What can be done to avoid such problems in future?
The short answer is that we don’t know. We remain unsure as to whether the blocks were cleared through manual action by Microsoft staff, or simply because after five days of no email traffic, our “bad reputation” in their system expired sufficiently for mail to flow again.
We are happy to admit that the original problem was of the University’s making: as an institution, we screwed up; the fact the blame lies outside OUCS is neither our customers’ nor Microsoft’s concern. But we did what we could to fix the problem as soon as it was identified. The subsequent Microsoft blocks did nothing to prevent further mails from the offending list being delivered to their users, and merely caused major disruption to legitimate emails and business relying on those emails getting through. There has been resulting reputation damage both to Microsoft and to the University. These days admissions, alumni relations and recruitment are all heavily dependent on external email systems including Hotmail.

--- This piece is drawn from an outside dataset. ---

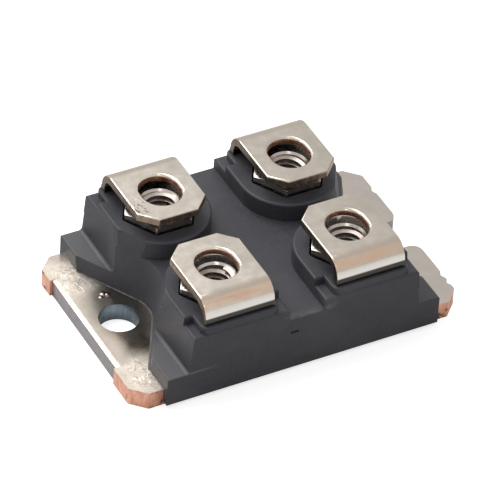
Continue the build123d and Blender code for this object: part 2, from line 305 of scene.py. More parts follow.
# %% A finish with grain
def grained(name, dark, light, grain, roughness, metallic=0.0, relief=0.0, stretch=(1, 1, 1)):
    """A material whose colour and roughness lie between two values, by a noise with grains of one size."""
    material = bpy.data.materials.new(name)
    material.use_nodes = True
    nodes = material.node_tree.nodes
    links = material.node_tree.links
    shader = nodes["Principled BSDF"]
    shader.inputs["Metallic"].default_value = metallic
    place = nodes.new("ShaderNodeTexCoord")
    mapping = nodes.new("ShaderNodeMapping")
    mapping.inputs["Scale"].default_value = stretch
    noise = nodes.new("ShaderNodeTexNoise")
    noise.inputs["Scale"].default_value = 1 / grain
    noise.inputs["Detail"].default_value = 6
    colours = nodes.new("ShaderNodeValToRGB")
    colours.color_ramp.elements[0].position = 0.32
    colours.color_ramp.elements[0].color = (*dark, 1)
    colours.color_ramp.elements[1].position = 0.68
    colours.color_ramp.elements[1].color = (*light, 1)
    gloss = nodes.new("ShaderNodeMapRange")
    gloss.inputs["From Min"].default_value = 0.3
    gloss.inputs["From Max"].default_value = 0.7
    gloss.inputs["To Min"].default_value = roughness[0]
    gloss.inputs["To Max"].default_value = roughness[1]
    bump = nodes.new("ShaderNodeBump")
    bump.name = "relief"
    bump.inputs["Distance"].default_value = relief
    links.new(place.outputs["Object"], mapping.inputs["Vector"])
    links.new(mapping.outputs["Vector"], noise.inputs["Vector"])
    links.new(noise.outputs["Fac"], colours.inputs["Fac"])
    links.new(noise.outputs["Fac"], gloss.inputs["Value"])
    links.new(noise.outputs["Fac"], bump.inputs["Height"])
    links.new(colours.outputs["Color"], shader.inputs["Base Color"])
    links.new(gloss.outputs["Result"], shader.inputs["Roughness"])
    links.new(bump.outputs["Normal"], shader.inputs["Normal"])
    return material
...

We cannot help but wonder what would have happened if we had followed the approach of some universities and outsourced student email to Live@edu while keeping staff email inhouse. We could easily have ended up with our staff unable to contact students by email at all for over five days – had it happened in the middle of term the consequences would have been extremely severe.
As a final note, we’d like to thank all of those who have assisted in dealing with this frustrating and time-consuming problem, and to all who have had to bear with us while the disruption has continued.